A veterinarian’s job is to care for our beloved furry friends that, unfortunately, can’t communicate exactly what’s wrong or what they are feeling. Therefore, many veterinarians rely on equipment such as ultrasounds, digital radiography, endoscopes and analyzers to give them a more holistic view of the situation at hand, and to help make informed recommendations and decisions.
Many times, this equipment carries a high price tag or evolves very quickly, meaning veterinary practices may need to replace this equipment more frequently to keep up with technological advances and ensure they are doing right by their patients.
Those who work in veterinary care or run veterinarian practices know that selecting the right equipment can be a burden in terms of time and dollars spent. Finding the right financing partner for your equipment needs is just as important and can be as timely given they can find ways for you to obtain that equipment while staying within your budget.
At times, finding the right financial partner can be difficult. While it can be hard to narrow down the best fit for your practice, and it might be tempting to select the first partner that you meet, it is imperative to select a partner that is well versed in your industry and that you can trust. The key to finding the right financial partner is to know what questions to ask and what type of expertise to look for before making your decision.
Here are a few tips on what to look for and ask to help identify the right financial partner for your practice:
- Work With Specialists. While several financial institutions service veterinary practices and have relationships with veterinary equipment manufacturers, few are industry specialists. It’s important that your financial partner has a firm understanding of your industry, the equipment that needs to be financed, and how you utilize that equipment within your practice. They should be at the top veterinary conferences so you can meet the sales team, ask lots of questions, and get a sense for their commitment to the industry. This knowledge will ensure that they are able to properly advise you when it’s time to explore new equipment options.
- Explore Their Options and Flexibility. Financial partners that are well-versed in the industry are not only be able to advise on equipment and when is the best time to consider an upgrade, but also to properly forecast the industry, competition and your cash flow. They should be able to utilize their knowledge of the industry, combined with forecasting insight, to offer clients customized payment plans that align larger purchases and payments to when you have a busier season and a bigger influx of revenue.
- Examine the Financing Agreement. Review the contract and look for clues about who your partner is before it’s time to sign. Are they a direct lender or will they be selling the transaction to another financing source? It is written in simple terms. Pay close attention to the language in the contract, ensuring there are few uses of legal jargon – which typically means that the contract is straightforward. Lastly, make sure that the fees are clear – many times, practices can be surprised to see high document or processing fees or pre-payment penalties. By reviewing the contract early in the process, you’ll have a better understanding of the potential partner you are considering and understanding all the terms and fees. Transparency is key!

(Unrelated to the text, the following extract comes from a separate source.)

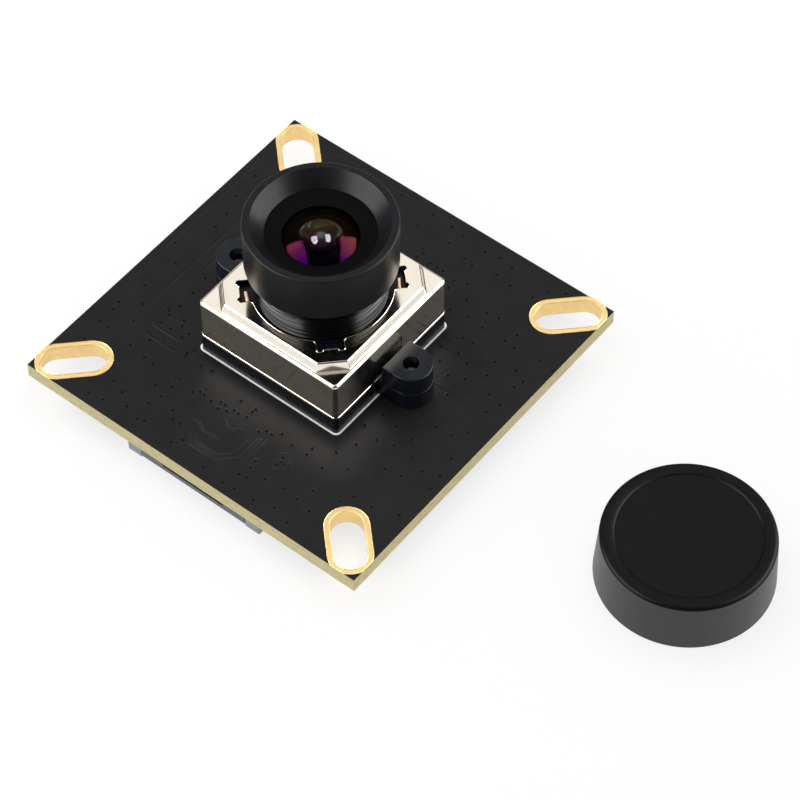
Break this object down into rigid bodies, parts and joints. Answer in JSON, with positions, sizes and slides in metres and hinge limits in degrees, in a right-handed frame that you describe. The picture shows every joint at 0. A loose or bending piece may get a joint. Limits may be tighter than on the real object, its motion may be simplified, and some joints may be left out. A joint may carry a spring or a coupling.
{
  "type": "autofocus camera module",
  "caption": "Square camera board with a screw-in lens on a voice-coil focus actuator, a flat-cable connector below and the lens cap beside it.",
  "frame": {"origin": "centre of the circuit board, on its top face", "axes": "+Z along the lens axis, out of the lens; X and Y along the board's sides, with the flat-cable connector at -Y"},
  "size_m": [0.0666, 0.038, 0.0198],
  "materials": {
    "board_mask": "black solder mask over woven glass board",
    "gold": "gold plating",
    "holder_plastic": "black moulded plastic, smooth",
    "nickel_silver": "bright drawn nickel silver",
    "copper": "bare copper alloy",
    "magnet": "nickel-plated magnet",
    "anodised": "black anodised aluminium, satin",
    "optical_glass": "coated optical glass",
    "filter_glass": "blue-green filter glass",
    "silicon": "polished silicon with colour filters",
    "ceramic": "fired ceramic",
    "connector_plastic": "grey heat-resistant plastic",
    "latch_plastic": "black heat-resistant plastic",
    "tin": "tinned metal",
    "steel": "plated steel",
    "ferrite": "moulded ferrite",
    "chip_epoxy": "black chip epoxy",
    "capacitor_ceramic": "tan capacitor ceramic",
    "cap_plastic": "black moulded plastic"
  },
  "bodies": {
    "board": {"circuit_board": "board_mask", "slot_plating": "gold", "holder_base": "holder_plastic", "module_screws": "steel", "sensor_package": "ceramic", "sensor_die": "silicon", "sensor_window": "optical_glass", "infrared_filter": "filter_glass", "actuator_base": "holder_plastic", "lower_spring": "copper", "upper_spring": "copper", "magnets": "magnet", "spring_spacer": "holder_plastic", "actuator_cover": "nickel_silver", "fpc_housing": "connector_plastic", "fpc_contacts": "gold", "fpc_anchors": "tin", "power_inductors": "ferrite", "voltage_regulators": "chip_epoxy", "regulator_leads": "tin", "focus_driver": "chip_epoxy", "memory_chip": "chip_epoxy", "clock_oscillator": "ceramic", "clock_cover": "steel", "chip_capacitors": "capacitor_ceramic", "chip_resistors": "chip_epoxy", "chip_terminals": "tin", "lens_cap": "cap_plastic"},
    "lens_carriage": {"lens_carrier": "holder_plastic", "focus_coil": "copper", "coil_tabs": "copper", "lens_barrel": "anodised", "retaining_ring": "anodised", "front_element": "optical_glass", "second_element": "optical_glass", "third_element": "optical_glass", "fourth_element": "optical_glass", "rear_element": "optical_glass", "front_spacer": "anodised", "aperture_stop": "anodised", "stop_spacer": "anodised", "middle_spacer": "anodised", "rear_spacer": "anodised"},
    "cable_latch": {"fpc_latch": "latch_plastic"}
  },
  "joints": [
    {"name": "focus_slide", "type": "slide", "parent": "board", "child": "lens_carriage", "axis": [0, 0, 1], "range_m": [0, 0.00035], "stiffness_N_per_m": 110, "springref_m": -0.0006, "deforming": ["upper_spring", "lower_spring"]},
    {"name": "latch_flip", "type": "hinge", "parent": "board", "child": "cable_latch", "pos_m": [0.0001, -0.017, -0.0031], "axis": [1, 0, 0], "range_deg": [0, 90]}
  ]
}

- Make Sure They Play in the Space. A trusted financial partner typically has numerous years of experience in your industry both with your peers and with manufacturers. Ask for references; find out who they have worked with, ask for case studies of how they have helped their clients and for client testimonials. You should feel comfortable reaching out to the practice one-on-one to learn more. It’s also important to ask which manufacturers a possible financial partner has relationships with. Are these brands that you already work with or are interested in working with? If not, consider finding a partner that works closely with a larger list of brands. Finding the right financial partner should lead to a trusted, long-term relationship – so it’s best to do research to make sure this is the best fit for your business.
When selecting a financial partner, it’s important to take your time to evaluate every aspect of the company, including their track record, their business practices, and how they can help you grow your business. A partner should not only provide you with assistance when asked but should also proactively flag ways that you can improve your business and increase profits. It should feel as though your team has expanded, because a financial partner should be on your team and looking out for your best interests.
This will make all the time-consuming work worth it!